Figure 8 shows a prototype small, low-output wireless power transfer system presented at MEDTEC 2016 as a sample exhibit. Users simply put a power-receiving unit in the pot-shaped transmission unit, to activate position-free, automatic charging. Its ability to charge multiple devices simultaneously makes itself extremely convenient to use, not only for small wearable products but also for hearing aids with small button batteries as it will eliminate the need for battery replacement. It will also make it easier to produce fully water-proofed devices, offering an easy cleaning and sterilization.
In recent years, we see more high-function IC cards with built-in finger-print authentication and display functions (called smartcard, displaycard, etc.) being in use. These high-function IC cards require frequent charging of their built-in rechargeable batteries due to their large power consumption. Figure 9 illustrates TDK's prototype wireless power transfer system capable of charging up to 10 high-function IC cards simultaneously. This save the time required drastically when compared with using of single-device charging systems.

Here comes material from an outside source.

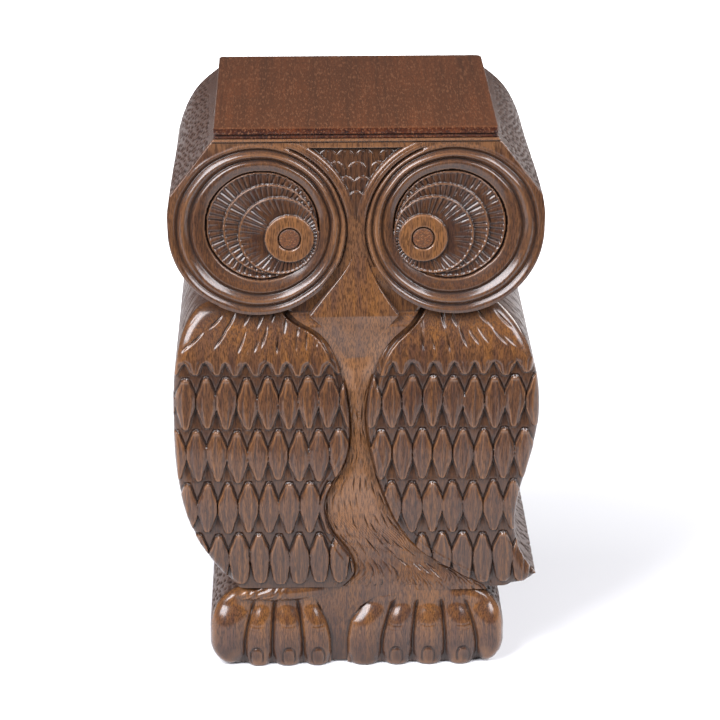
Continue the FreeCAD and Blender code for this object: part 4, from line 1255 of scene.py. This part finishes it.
# The camera, turned by its own right, down and ahead directions.
def makeCamera():
    data = bpy.data.cameras.new("camera")
    data.lens = studio["lens"]
    data.sensor_width = 36.0
    data.clip_end = 50.0
    camera = bpy.data.objects.new("camera", data)
    right, down, ahead = (Vector(studio[k]) for k in ("right", "down", "ahead"))
    turn = Matrix((right, -down, -ahead)).transposed().to_4x4()
    camera.matrix_world = Matrix.Translation(studio["eye"]) @ turn
    bpy.context.scene.collection.objects.link(camera)
    bpy.context.scene.camera = camera
    print("made the camera")


# A rectangular light that points at a place.
def makeLight(name, spot, aim, size, power, color):
    data = bpy.data.lights.new(name, "AREA")
    data.shape = "RECTANGLE"
    data.size, data.size_y = size
    data.energy = power
    data.color = color
    lamp = bpy.data.objects.new(name, data)
    lamp.location = spot
    lamp.rotation_euler = (Vector(aim) - Vector(spot)).to_track_quat("-Z", "Y").to_euler()
    bpy.context.scene.collection.objects.link(lamp)


# The floor, the air's light and the lamps.
def makeStudio():
    wide, front = studio["floorWide"], studio["floorFront"]
    mesh = bpy.data.meshes.new("floor")
    mesh.from_pydata([(-wide, front, 0), (wide, front, 0), (wide, wide, 0), (-wide, wide, 0)], [],
                     [(0, 1, 2, 3)])
    floor = bpy.data.objects.new("floor", mesh)
    bpy.context.scene.collection.objects.link(floor)
    paper = Finish("floorPaper")
    floor.data.materials.append(paper.close(studio["paper"], 0.9, specular=0.1))
    world = bpy.data.worlds.new("studioAir")
    world.use_nodes = True
    glow = world.node_tree.nodes["Background"]
    glow.inputs["Color"].default_value = studio["airColor"]
    glow.inputs["Strength"].default_value = studio["air"]
    bpy.context.scene.world = world
    bpy.context.scene.view_settings.view_transform = "Standard"
    for lamp in studio["lights"]:
        makeLight(*lamp)
    print("made the floor and", len(studio["lights"]), "lights")


makeCamera()
makeStudio()


# Gives each node that is kept from the frame the finish of its kind.
def finishKept():
    kinds = {"end_grain_wood": endGrain, "plain_wood": bareWood, "dowel_wood": dowelWood,
             "screw_metal": screwSteel}
    for part in frame["record"]["subparts"]:
        kept = bpy.data.objects.get(part["node"])
        kind = kinds.get(part["material_slot"])
        if kept is None or kind is None:
            continue
        if not kept.data.materials:
            kept.data.materials.append(kind)
        for k in range(len(kept.data.materials)):
            kept.data.materials[k] = kind
    print("kept nodes have their finishes")


finishKept()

Many technologies, such as the fields of magnetic material, magnetic circuit engineering, high-frequency, and simulations, are indispensable components in constructing electromagnetic induction-based wireless power transfer system for small electronics including wearable and/or health-care products, and hearing aids. TDK prides in itself on its ground-up, comprehensive core technology expertise including ferrite-focused material technology, which we have developed and built on over many years. TDK can offer optimum high-efficiency systems tailored to client's needs, as represented in its small coils (transmission and receiving coils) essential for small, low-output wireless power transfer system, and coil modules integrated with control circuits.